Not judging anything is one of the key concepts in meditation. Thoughts will come and go. Bad ones and good ones. Some will trigger emotions, others won’t. When these thoughts come up, it’s kind of like watching them from far away without really doing anything about it. No action required, no judgment needed. It’s that moment when we bring our attention back to what we’ve focused on (often the breath). The same applies to feeling tension, heavyness or lightness in the body. It’s not about whether we think it’s good or bad, it’s just about being aware of it.

I’ve noticed that I’m judging things in my environment much less. It’s almost as if I’m completely neutral to any external stimuli that other times made me react in a certain way, like feeling anxious and offended or getting aggravated.
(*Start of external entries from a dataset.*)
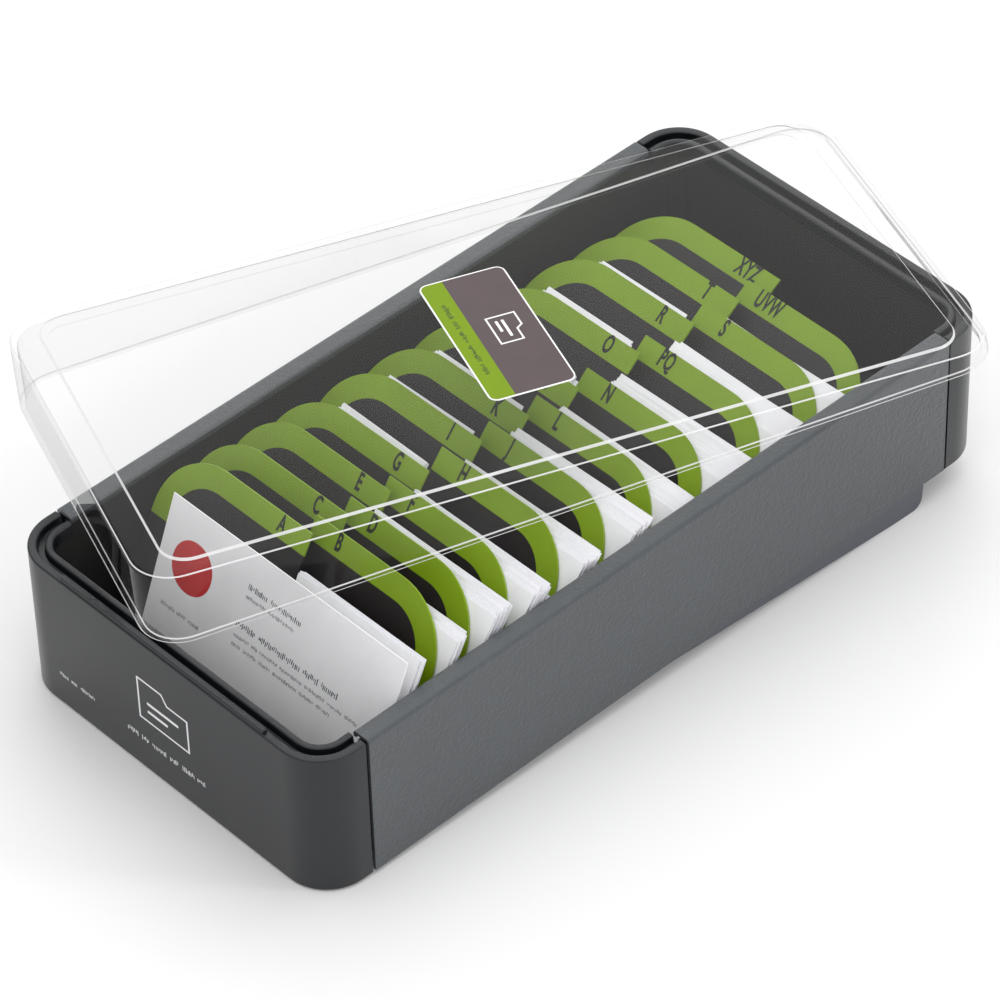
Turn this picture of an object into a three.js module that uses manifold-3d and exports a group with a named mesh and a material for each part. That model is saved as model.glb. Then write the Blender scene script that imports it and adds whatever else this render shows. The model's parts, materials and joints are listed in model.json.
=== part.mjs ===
// Desk box for filing business cards: a sheet-sided tray on a folding prop stand, an A to Z set of
// leaning index sheets with packs of cards between them, and a clear lid laid loosely across the top.
// Millimetres, +X right, +Y to the rear, +Z up. The desk is z = 0 and the open front end faces -Y.
import * as THREE from 'three';
import Module from 'manifold-3d';
import { mergeVertices } from 'three/addons/utils/BufferGeometryUtils.js';

const wasm = await Module();
wasm.setup();

// Tray, measured in its own untilted frame: z = 0 is the lower edge of the side panels
const TRAY_LENGTH = 250;
const PANEL_HALF_WIDTH = 61;
const PANEL_HALF_LENGTH = 107.3;
const PANEL_HEIGHT = 47.6;
const SHEET_METAL = 1;
const BEND_RADIUS = 1.2;
const FLANGE_WIDTH = 5.9;
const FLANGE_LIP = 2;

// Moulded end caps: a rounded shell whose top carries an outer bead, a groove and an inner rim
const CAP_HALF_WIDTH = 60.8;
const CAP_INNER_EDGE = 108.2;
const CAP_CORNER = 13.5;
const CAP_BOTTOM = -0.8;
const CAP_TOP = 47.2;
const CAP_WALL = 2;
const CAP_FLOOR = 1.4;
const CAP_EDGE = 1;
const RIM_UNDERSIDE = 42.5;
const RIM_WIDTH = 6.9;
const INNER_RIM_TOP = 46.9;
const GROOVE_START = 2.6;
const GROOVE_WIDTH = 2;
const GROOVE_BOTTOM = 44.6;
const BAR_HALF_LENGTH = 40;
const BAR_INSET = 0.5;
const BAR_WIDTH = 2;
const BAR_TOP = 48.2;

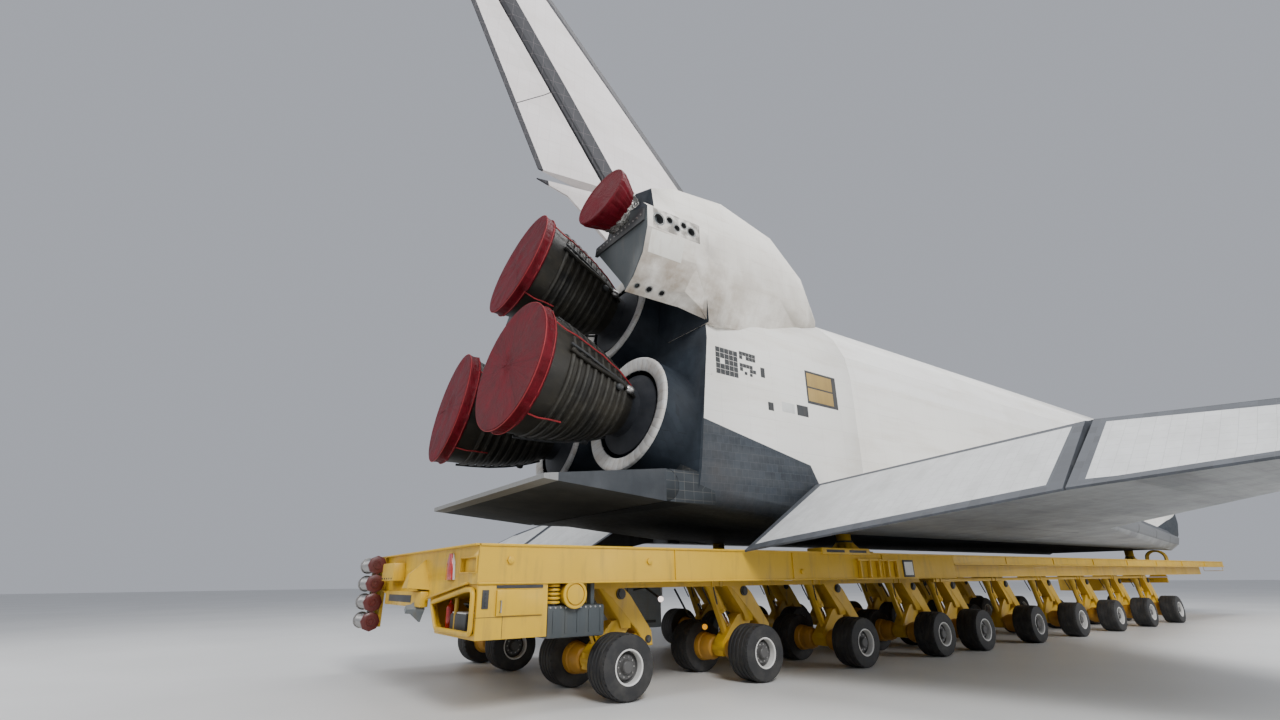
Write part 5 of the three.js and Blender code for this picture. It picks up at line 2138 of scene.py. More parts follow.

Even things like getting to know new people becomes a completely different game if you don’t (sub)consciously start making up a picture in your head based on your impressions.

There’s an interesting feeling of curiousity that comes with it, which makes me feel humbled throughout the day.
It creates “Headspace”

At this point, you might have noticed that a lot of the experiences I’ve mentioned boil down to pausing, slowing down, and creating mental space. It’s interesting how these few, very simple, things can affect pretty much every aspect of your life.

Even though it’s really just a few moments, all of a sudden there’s time to enjoy the now, there’s time to listen, there’s time to make decisions, and there’s time to be aware of your mind, your body and your surroundings. It’s like watching a movie in a higher resolution on a really good screen.

How could you say no to that?
Nothing’s perfect though

I’d like to finish this article by saying that, by no means is my life now all about rainbows and unicorns. It might have sounded a little bit like it, but meditation doesn’t take you to a parallel universe in which everything is just fine. Life will still be hard at times and there’s going to be moments in which I just want to throw everything out of the window. However, at least I now have better tools to deal with such situations. Tools I don’t want to miss anymore.